For starters, it examines Article 50 TEU with a view of determining its effect on the rights of British citizens. The Court concludes by affirming that the triggering of a withdrawal would have the direct effect of eliminating all the rights British citizens currently enjoy under EU law, particularly as the latter would cease to apply upon the country’s exit from the European Union - notwithstanding the (remote) possibility of the mandatory two-year period for negotiations being extended by the European Council.

In the following part (paras 18 to 23), the Court reaffirms the principle of parliamentary sovereignty, as already outlined in a myriad of cases including R (Jackson) v Attorney General and then (paras 24-31) examines the royal prerogative. In summary, the Court finds that the UK Government cannot displace Parliament’s rights through use of its residual powers – especially when the exercise of said prerogative will result in the loss of rights or a change in the law (see The Zamora).

Subsequently, the Court recalls the central tenets of EU law, including direct effect and the primacy of EU law, including the key role played by the European Court of Justice in this regard (paras 37 to 40). The Court then transitions (paras 41 to 42) to an analysis of the European Communities Act 1972 ((“ECA 1972”),  through which the United Kingdom incorporated its obligations arising from the 1972 Accession Treaty into domestic law). Siding with the argument made by the Lead Claimant, the Court confirms that the ECA 1972 is indeed a constitutional statute (paras 43 to 44).

In the next section (paras 45 to 54), the Court conducts a line-by-line analysis of the ECA 1972. In effect, the Court concludes that the Act was supposed to give direct effect to EU law in British domestic law and require national courts to follow the interpretations of EU law adopted by the European Court of Justice. Having concluded that there is no practical difference between a withdrawal from the European Union under Article 50 or a withdrawal under international law, the Court then proceeds to a rights-based examination of the scheme of the ECA 1972.

In broad terms, the Court identifies three categories of rights: rights capable of being replicated by UK law (Category 1 rights), rights enjoyed by British citizens in other EU Member States (Category 2 rights) and rights that cannot be replicated in UK law (Category 3 rights).
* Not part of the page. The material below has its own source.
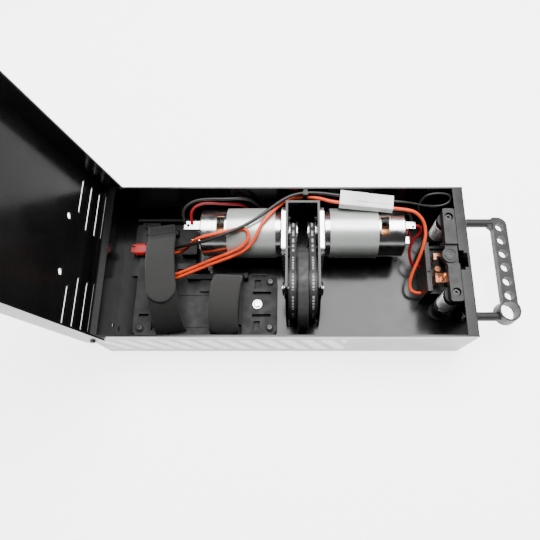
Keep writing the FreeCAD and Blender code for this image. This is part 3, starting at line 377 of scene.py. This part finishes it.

Whilst the Secretary of State had effectively conceded that Category 1 rights would be lost upon withdrawal, the Court evaluated whether UK citizens would be deprived of Category 2 and 3 rights. Its conclusion was in the affirmative. In this regard, the High Court deems the elimination of the European Court of Justice’s jurisdiction, including the mandatory seeking of a preliminary ruling in certain situations, to represent a substantial loss in rights (paragraphs 59 and 64). Once again, following the lead of the Lead Claimant’s counsel, the Court then cites several pieces of legislation related to the country’s obligations under the ECA 1972 (paras 67 to 72). In paras 73 to 76, the Court then summarizes the main arguments advanced by the Parties to the case (see also here).

It is from para 77 that the Court gets to the principal discussion of the merits of the case. It rejects the Secretary of State’s submission that the constitutional principle outlined in The Zamora does not apply in this case. Referring to the principle that the Crown is not permitted to use its powers to change domestic law and the principle that the Crown’s prerogative power only applies in the context of international relations, the Court rejects the Secretary of State’s submissions in regard to the implicit retention of the Government’s prerogative powers within the legislative scheme of the ECA 1972 (para 82 to 91). In doing so, the Court distinguished R v Miller from the Rees-Mogg case (which was primarily centred on the United Kingdom’s ratification of the Protocol on Social Policy – and the Crown’s ability to ratify it). The Court later pivots towards its conclusion that Parliament had intended to give full effect to EU law rights within British national law, and entrenched them against implied abrogation by use of the royal prerogative (para 94). The subsequent passages of the judgment only serve to reinforce the arguments made by the Claimant, particularly in regard to Laker Airways – but also De Keyser and Fire Brigades Union.

What’s next?
The Supreme Court has already scheduled arguments regarding the (already announced) appeal of the decision by the UK Government for 2 to 5 December 2016. Needless to say that the Supreme Court case will be a landmark moment in English legal history, especially given that the nation’s highest court will ultimately pronounce on the limits of executive power and the rights of the legislature in the United Kingdom.

Does this stop Brexit?
No, it doesn’t. The political choice made in the 23 June referendum still stands. However, should the reasoning of the High Court indeed be confirmed by the Supreme Court, expect a heated debate in both Houses of Parliament about issues of constitutional propriety, popular sovereignty and executing the expressed will of the British people (depending on which view one takes on this debate). At this time, despite the overwhelming majority of Members of Parliament favouring EU membership, a renunciation of the referendum results would be tantamount to political suicide.